+++ DATA BLOCK +++

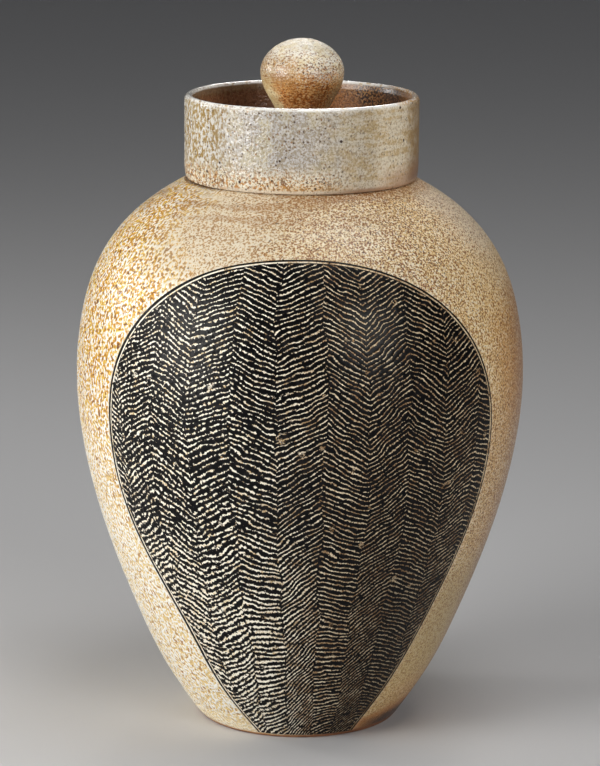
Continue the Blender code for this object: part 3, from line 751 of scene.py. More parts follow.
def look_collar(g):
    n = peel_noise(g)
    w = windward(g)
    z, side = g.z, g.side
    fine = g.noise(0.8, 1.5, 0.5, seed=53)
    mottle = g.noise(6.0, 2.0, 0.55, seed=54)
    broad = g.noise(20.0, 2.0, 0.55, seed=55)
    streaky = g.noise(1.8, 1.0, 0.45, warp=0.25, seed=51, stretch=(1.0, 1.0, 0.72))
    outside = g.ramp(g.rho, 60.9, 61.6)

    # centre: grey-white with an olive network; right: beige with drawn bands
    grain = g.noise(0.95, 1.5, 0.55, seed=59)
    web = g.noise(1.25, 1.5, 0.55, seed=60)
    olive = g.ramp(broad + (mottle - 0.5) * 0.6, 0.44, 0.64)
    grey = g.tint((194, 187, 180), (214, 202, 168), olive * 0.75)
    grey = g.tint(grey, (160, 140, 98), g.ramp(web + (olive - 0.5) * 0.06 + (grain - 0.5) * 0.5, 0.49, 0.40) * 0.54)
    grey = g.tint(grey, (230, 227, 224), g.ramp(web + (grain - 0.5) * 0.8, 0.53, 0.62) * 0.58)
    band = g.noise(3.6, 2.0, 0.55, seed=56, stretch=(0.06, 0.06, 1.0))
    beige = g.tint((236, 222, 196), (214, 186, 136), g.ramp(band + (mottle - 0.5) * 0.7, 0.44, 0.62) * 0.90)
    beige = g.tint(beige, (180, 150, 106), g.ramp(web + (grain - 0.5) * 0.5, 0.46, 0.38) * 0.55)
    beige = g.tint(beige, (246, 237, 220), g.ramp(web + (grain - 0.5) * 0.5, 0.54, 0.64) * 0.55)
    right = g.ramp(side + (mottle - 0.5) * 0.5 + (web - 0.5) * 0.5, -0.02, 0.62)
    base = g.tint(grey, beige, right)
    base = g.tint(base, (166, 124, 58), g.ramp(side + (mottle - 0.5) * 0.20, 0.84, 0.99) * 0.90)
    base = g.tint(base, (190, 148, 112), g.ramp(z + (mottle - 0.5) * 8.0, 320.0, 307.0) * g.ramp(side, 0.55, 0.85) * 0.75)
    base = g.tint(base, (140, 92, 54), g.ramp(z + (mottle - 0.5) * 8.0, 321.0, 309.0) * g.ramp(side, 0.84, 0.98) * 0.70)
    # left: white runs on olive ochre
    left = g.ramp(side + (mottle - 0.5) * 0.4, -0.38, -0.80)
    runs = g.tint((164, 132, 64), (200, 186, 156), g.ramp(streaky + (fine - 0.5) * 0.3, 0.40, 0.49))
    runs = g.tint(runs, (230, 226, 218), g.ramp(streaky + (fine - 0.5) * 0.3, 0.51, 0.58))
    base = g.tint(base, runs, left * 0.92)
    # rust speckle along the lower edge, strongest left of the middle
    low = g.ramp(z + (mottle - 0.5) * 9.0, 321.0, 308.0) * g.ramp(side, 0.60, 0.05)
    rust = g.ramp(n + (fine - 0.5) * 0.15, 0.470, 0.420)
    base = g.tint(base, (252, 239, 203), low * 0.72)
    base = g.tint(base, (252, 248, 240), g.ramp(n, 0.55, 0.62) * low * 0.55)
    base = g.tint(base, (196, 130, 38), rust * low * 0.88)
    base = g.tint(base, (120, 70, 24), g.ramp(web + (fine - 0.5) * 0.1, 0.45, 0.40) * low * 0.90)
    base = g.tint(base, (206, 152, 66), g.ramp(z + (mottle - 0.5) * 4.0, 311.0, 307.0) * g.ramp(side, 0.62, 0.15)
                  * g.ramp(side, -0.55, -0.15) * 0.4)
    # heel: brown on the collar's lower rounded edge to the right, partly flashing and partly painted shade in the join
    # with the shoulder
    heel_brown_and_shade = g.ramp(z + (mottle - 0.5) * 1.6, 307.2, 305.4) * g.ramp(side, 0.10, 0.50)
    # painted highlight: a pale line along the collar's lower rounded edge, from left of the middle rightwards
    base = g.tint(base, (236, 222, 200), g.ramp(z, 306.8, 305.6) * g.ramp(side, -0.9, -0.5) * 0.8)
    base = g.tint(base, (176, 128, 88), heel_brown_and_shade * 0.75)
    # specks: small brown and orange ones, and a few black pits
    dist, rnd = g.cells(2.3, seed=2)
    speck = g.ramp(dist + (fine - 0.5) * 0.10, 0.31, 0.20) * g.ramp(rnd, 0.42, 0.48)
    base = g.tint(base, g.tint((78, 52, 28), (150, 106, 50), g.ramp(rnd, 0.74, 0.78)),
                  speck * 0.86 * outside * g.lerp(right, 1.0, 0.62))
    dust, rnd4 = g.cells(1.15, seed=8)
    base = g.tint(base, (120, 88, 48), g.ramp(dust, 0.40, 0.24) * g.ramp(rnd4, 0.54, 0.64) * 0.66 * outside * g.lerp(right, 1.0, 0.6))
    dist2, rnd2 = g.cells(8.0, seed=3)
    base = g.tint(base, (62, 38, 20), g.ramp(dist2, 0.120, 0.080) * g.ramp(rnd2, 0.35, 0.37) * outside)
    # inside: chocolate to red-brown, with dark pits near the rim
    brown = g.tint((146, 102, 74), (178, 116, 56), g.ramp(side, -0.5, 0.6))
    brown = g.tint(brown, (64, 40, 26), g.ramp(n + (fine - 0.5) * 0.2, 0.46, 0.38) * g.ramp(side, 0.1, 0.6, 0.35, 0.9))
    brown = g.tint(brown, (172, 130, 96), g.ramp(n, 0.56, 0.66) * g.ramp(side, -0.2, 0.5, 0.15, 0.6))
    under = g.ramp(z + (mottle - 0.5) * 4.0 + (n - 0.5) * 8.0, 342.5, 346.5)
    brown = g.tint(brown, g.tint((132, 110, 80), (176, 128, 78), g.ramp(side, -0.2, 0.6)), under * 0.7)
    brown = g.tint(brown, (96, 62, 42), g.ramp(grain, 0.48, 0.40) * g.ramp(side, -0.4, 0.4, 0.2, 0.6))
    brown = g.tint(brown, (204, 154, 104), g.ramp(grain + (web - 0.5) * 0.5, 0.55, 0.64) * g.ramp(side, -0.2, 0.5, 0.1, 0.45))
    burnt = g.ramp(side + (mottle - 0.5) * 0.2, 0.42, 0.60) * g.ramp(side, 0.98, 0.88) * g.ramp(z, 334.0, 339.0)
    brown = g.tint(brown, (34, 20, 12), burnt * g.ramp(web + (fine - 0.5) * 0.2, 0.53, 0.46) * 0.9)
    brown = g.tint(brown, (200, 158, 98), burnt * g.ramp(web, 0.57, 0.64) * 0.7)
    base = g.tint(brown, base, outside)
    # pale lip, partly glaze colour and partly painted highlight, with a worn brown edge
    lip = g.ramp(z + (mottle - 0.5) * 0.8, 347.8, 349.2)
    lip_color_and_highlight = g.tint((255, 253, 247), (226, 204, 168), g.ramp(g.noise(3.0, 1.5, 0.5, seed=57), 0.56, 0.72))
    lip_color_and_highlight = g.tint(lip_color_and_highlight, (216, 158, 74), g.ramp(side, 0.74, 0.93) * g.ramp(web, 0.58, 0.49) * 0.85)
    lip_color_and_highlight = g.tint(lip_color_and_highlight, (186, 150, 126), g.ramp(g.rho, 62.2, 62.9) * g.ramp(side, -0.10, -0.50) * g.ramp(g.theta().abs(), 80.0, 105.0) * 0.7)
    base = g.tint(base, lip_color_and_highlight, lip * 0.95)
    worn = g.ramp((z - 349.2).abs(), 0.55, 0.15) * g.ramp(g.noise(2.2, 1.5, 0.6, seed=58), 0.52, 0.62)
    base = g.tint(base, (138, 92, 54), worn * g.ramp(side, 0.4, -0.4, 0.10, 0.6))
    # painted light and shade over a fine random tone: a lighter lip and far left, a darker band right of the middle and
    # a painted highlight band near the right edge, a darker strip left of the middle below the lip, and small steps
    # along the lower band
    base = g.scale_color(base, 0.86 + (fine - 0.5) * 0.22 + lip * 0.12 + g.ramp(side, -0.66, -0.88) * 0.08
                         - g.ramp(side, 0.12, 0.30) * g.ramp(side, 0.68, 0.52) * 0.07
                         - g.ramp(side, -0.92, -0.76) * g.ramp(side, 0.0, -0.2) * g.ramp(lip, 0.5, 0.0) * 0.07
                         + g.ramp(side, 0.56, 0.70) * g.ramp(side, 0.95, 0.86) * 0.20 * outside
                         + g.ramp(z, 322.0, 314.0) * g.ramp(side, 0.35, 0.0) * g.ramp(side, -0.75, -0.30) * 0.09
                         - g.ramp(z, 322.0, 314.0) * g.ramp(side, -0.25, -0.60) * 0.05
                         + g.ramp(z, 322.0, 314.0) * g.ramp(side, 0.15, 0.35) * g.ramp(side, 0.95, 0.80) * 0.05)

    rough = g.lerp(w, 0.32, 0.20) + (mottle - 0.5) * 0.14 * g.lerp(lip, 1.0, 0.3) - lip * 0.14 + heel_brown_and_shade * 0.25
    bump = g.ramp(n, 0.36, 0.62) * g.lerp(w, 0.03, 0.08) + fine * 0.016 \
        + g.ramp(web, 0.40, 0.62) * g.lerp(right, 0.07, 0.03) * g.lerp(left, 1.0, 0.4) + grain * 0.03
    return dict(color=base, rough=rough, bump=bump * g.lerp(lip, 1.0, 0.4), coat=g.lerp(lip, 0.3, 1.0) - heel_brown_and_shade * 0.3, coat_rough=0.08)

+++

-- YOUR OBJECTIVE --
Beginning at the top of the data, extract each line through the line containing "outside = g.ramp(g.rho, 60.9, 61.6)" and return those lines exactly, with nothing added.

-- ANSWER TO THE PROBLEM --
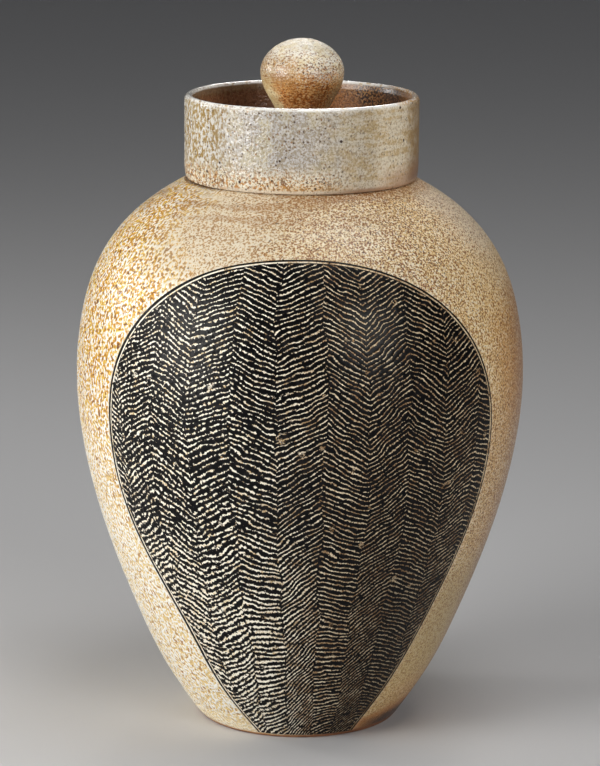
Continue the Blender code for this object: part 3, from line 751 of scene.py. More parts follow.
def look_collar(g):
    n = peel_noise(g)
    w = windward(g)
    z, side = g.z, g.side
    fine = g.noise(0.8, 1.5, 0.5, seed=53)
    mottle = g.noise(6.0, 2.0, 0.55, seed=54)
    broad = g.noise(20.0, 2.0, 0.55, seed=55)
    streaky = g.noise(1.8, 1.0, 0.45, warp=0.25, seed=51, stretch=(1.0, 1.0, 0.72))
    outside = g.ramp(g.rho, 60.9, 61.6)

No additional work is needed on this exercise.